The model for the schools that survived was, of course, the Johns Hopkins.

Flexner’s report had indirect impact as well. It greatly accelerated the flow, already begun, of philanthropic funds into medical schools. Between 1902 and 1934, nine major foundations poured $154 million into medicine, nearly half the total funds given away to all causes. And this understates the money generated, because the gifts often required the school to raise matching funds. This money saved some schools. Yale, for example, was rated a weak Class B school but it launched a fund-raising drive and increased its endowment from $300,000 to almost $3 million; its operating budget leaped from $43,000 to $225,000. The states also began pouring money into schools of state universities.

The largest single donor remained the Rockefeller Foundation. John D. Rockefeller himself continued to see a homeopathic physician.

Welch had turned the Hopkins model into a force. He and colleagues at Michigan, at Penn, at Harvard, and at a handful of other schools had in effect first formed an elite group of senior officers of an army; then, in an amazingly brief time, they had revolutionized American medicine, created and expanded the officer corps, and begun training their army, an army of scientists and scientifically grounded physicians.

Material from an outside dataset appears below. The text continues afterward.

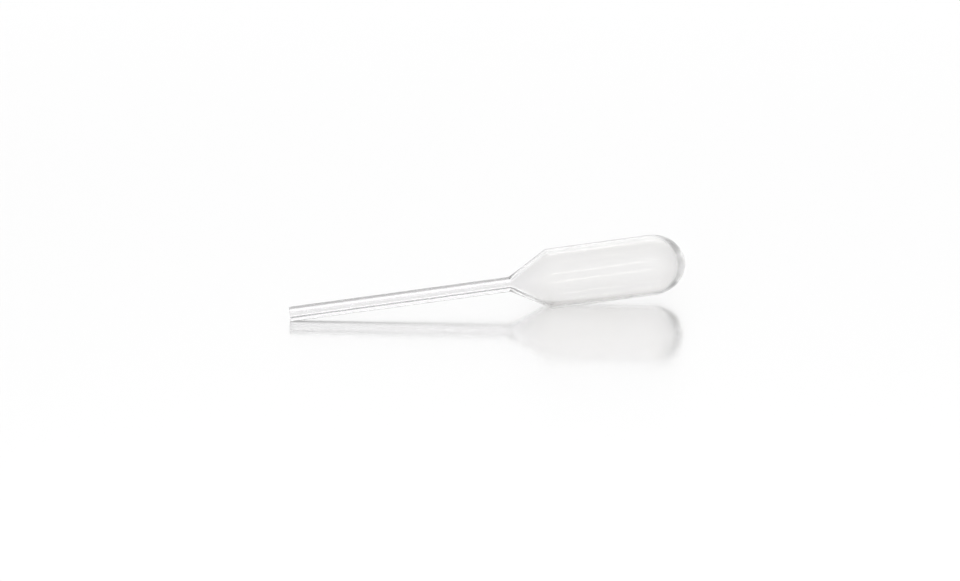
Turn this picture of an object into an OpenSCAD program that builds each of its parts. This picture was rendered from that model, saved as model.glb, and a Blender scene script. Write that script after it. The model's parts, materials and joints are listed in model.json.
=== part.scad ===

On the eve of America’s entry into World War I, Welch had one more goal. In 1884, when the Hopkins first offered Welch his position, he had urged the establishment of a separate school to study public health in a scientific manner. Public health was and is where the largest numbers of lives are saved, usually by understanding the epidemiology of a disease—its patterns, where and how it emerges and spreads—and attacking it at its weak points. This usually means prevention. Science had first contained smallpox, then cholera, then typhoid, then plague, then yellow fever, all through large-scale public health measures, everything from filtering water to testing and killing rats to vaccination. Public health measures lack the drama of pulling someone back from the edge of death, but they save lives by the millions.

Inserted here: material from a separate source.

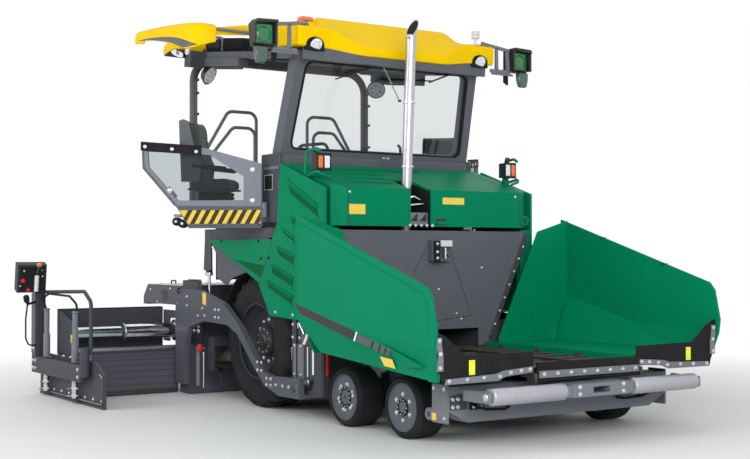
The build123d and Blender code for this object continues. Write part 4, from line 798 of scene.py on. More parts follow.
def hood_panels():
    """Louvre beads, panel joints, front vent, round grille, labels and bolts of the hood."""
    trim = Fitting("hood_trim")
    for x, y0, y1 in ((700, -735, 310), (878, -785, -280), (1056, -835, -345), (1234, -890, -395)):
        z0, z1 = hood_z(x), hood_z(x + 24)
        trim.plate(((x - 6, y0 - 6, hood_z(x - 6) + 1), (x, y0 - 6, z0 + 1), (x, y1 + 6, z0 + 1),
            (x - 6, y1 + 6, hood_z(x - 6) + 1)), (0, 0, 5), body_green)
        trim.plate(((x + 24, y0 - 6, z1 + 1), (x + 30, y0 - 6, hood_z(x + 30) + 1),
            (x + 30, y1 + 6, hood_z(x + 30) + 1), (x + 24, y1 + 6, z1 + 1)), (0, 0, 5), body_green)
    trim.done("hood", "body_green", bevel=1)
    joints = Fitting("hood_joints")
    front = 1463
    for s in (-1, 1):
        joints.block(front, front + 1.2, s * 1048, s * 1055, 1856, 2210, seam_black)
        corner = ((1370, 1200), (1463, 1070))
        for t in (0.12, 0.88):
            x = corner[0][0] + (corner[1][0] - corner[0][0]) * t
            y = corner[0][1] + (corner[1][1] - corner[0][1]) * t
            joints.plate(((x, s * (y + 1), 1856), (x + 4, s * (y - 4.6), 1856),
                (x + 4, s * (y - 4.6), 2225), (x, s * (y + 1), 2235)), (1.2, s * 0.9, 0), seam_black)
        joints.plate(((530, s * 1052, hood_z(530) + 0.5), (1460, s * 1052, hood_z(1460) + 0.5),
            (1460, s * 1059, hood_z(1460) + 0.5), (530, s * 1059, hood_z(530) + 0.5)), (0.3, 0, 1.2),
            seam_black)
        joints.side(((1365, 1856), (1365, 2240), (1371, 2238), (1371, 1856)), s * 1200, s * 1201.2,
            seam_black)
    joints.done("hood", "dark_grey", bevel=0)
    front_fit = Fitting("hood_front_fittings")
    front_fit.block(front, front + 5, -22, 111, 1866, 1932, seam_black)
    front_fit.block(front + 4, front + 12, -14, 103, 1874, 1906, body_green)
    front_fit.turned((front, 1122, 1924), (1, 0, 0), ((0, 30), (0, 58), (8, 58), (10, 52), (10, 30)),
        body_green, 32)
    front_fit.turned((front, 1122, 1924), (1, 0, 0), ((0, 1), (0, 34), (4, 34), (4, 1)), seam_black, 24)
    front_fit.done("hood", "body_green", bevel=1)
    slat = Fitting("grille_slat")
    slat.block(1464, 1472, 1080, 1164, 1886, 1891, body_green)
    copies("hood_round_grille", slat, "hood", 8, body_green, step=(0, 0, 11))
    label("hood_label_near", "hood", ((front, -1047, 1961), (front, -862, 1961), (front, -862, 2056),
        (front, -1047, 2056)), (2, 0, 0), label_yellow)
    label("hood_label_far", "hood", ((front, 60, 2075), (front, 330, 2075), (front, 330, 2142),
        (front, 60, 2142)), (2, 0, 0), label_yellow)
    rows = [((front, 1000, 2170), (1, 0, 0), 8), ((front, -1040, 2170), (1, 0, 0), 8)]
    for i in range(5):
        rows.append(((front + 4, -340 + 68 * i, 1860), (1, 0, 0), 9))
    rows += mirror_rows([((600, -1200, 1900), (0, -1, 0), 9), ((950, -1200, 1900), (0, -1, 0), 9),
        ((1300, -1200, 1900), (0, -1, 0), 9)])
    bolts("hood_bolts", "hood", rows, zinc)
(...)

Welch had put that goal aside while he focused on transforming American medicine, on making it science-based. Now he began to pursue that goal again, suggesting to the Rockefeller Foundation that it fund a school of public health.

There was competition to get this institution, and others tried to convince the foundation that though creating a school of public health made good sense, putting it in Baltimore did not. In 1916, Harvard president Charles Eliot wrote bluntly to the foundation—and simultaneously paid Welch a supreme compliment—when he dismissed the entire Hopkins medical school as “one man’s work in a new and small university…. The more I consider the project of placing the Institute of Hygiene at Baltimore, the less suitable expedient I find it…. In comparison with either Boston or New York, it conspicuously lacks public spirit and beneficent community action. The personality and career of Dr. Welch are the sole argument for putting it in Baltimore—and he is almost 66 years old and will have no similar successor.”

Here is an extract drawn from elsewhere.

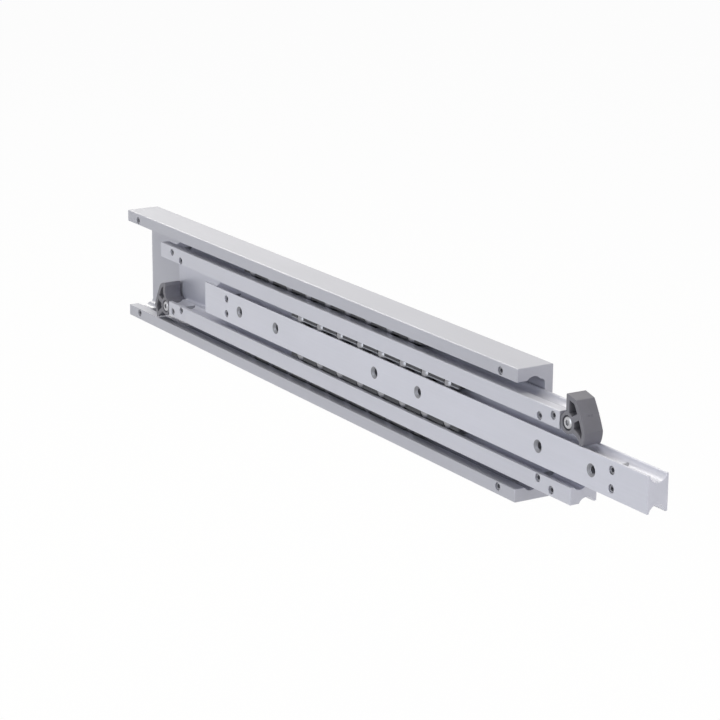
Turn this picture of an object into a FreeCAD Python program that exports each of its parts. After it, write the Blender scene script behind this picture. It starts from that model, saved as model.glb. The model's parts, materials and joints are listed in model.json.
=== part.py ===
"""Two-way telescopic slide: three steel rails on caged balls, with two catch rockers.

Frame: origin at the centre of the outer rail's back (mounting) face, +X along the rails towards
the end that is drawn out, +Y into the mounting surface, +Z up. The open side faces -Y.
The rest pose has the rails drawn out to the right by MIDDLE_OUT and INNER_OUT.
"""
import FreeCAD, Part
import math
import os

V = FreeCAD.Vector
X_AXIS = V(1, 0, 0)
Y_AXIS = V(0, 1, 0)
Z_AXIS = V(0, 0, 1)

# Rails
RAIL_LENGTH = 500.0
OUTER_HEIGHT = 80.0
OUTER_DEPTH = 25.0
FLANGE_THICKNESS = 8.1
BRANCH_THICKNESS = 10.4
RAIL_CLEARANCE = 0.85
OUTER_GAP = 5.95
INNER_GAP = 4.75
WEB_FILLET = 2.8
MIDDLE_FILLET = 1.6
OUTER_EDGE_RADIUS = 0.9
MIDDLE_EDGE_RADIUS = 0.7
INNER_EDGE_RADIUS = 0.35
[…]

Nonetheless, that “sole argument” sufficed. The Johns Hopkins School of Hygiene and Public Health was scheduled to open October 1, 1918. Welch had resigned as a professor at the medical school to be its first dean.

The study of epidemic disease is, of course, a prime focus of public health.

Welch was sick the day of the scheduled opening, and getting sicker. He had recently returned from a trip to investigate a strange and deadly epidemic. His symptoms were identical to those of the victims of that epidemic, and he believed he too had the disease.

The army Welch had created was designed to attack, to seek out particular targets, if only targets of opportunity, and kill them. On October 1, 1918, the abilities of that army were about to be tested by the deadliest epidemic in human history.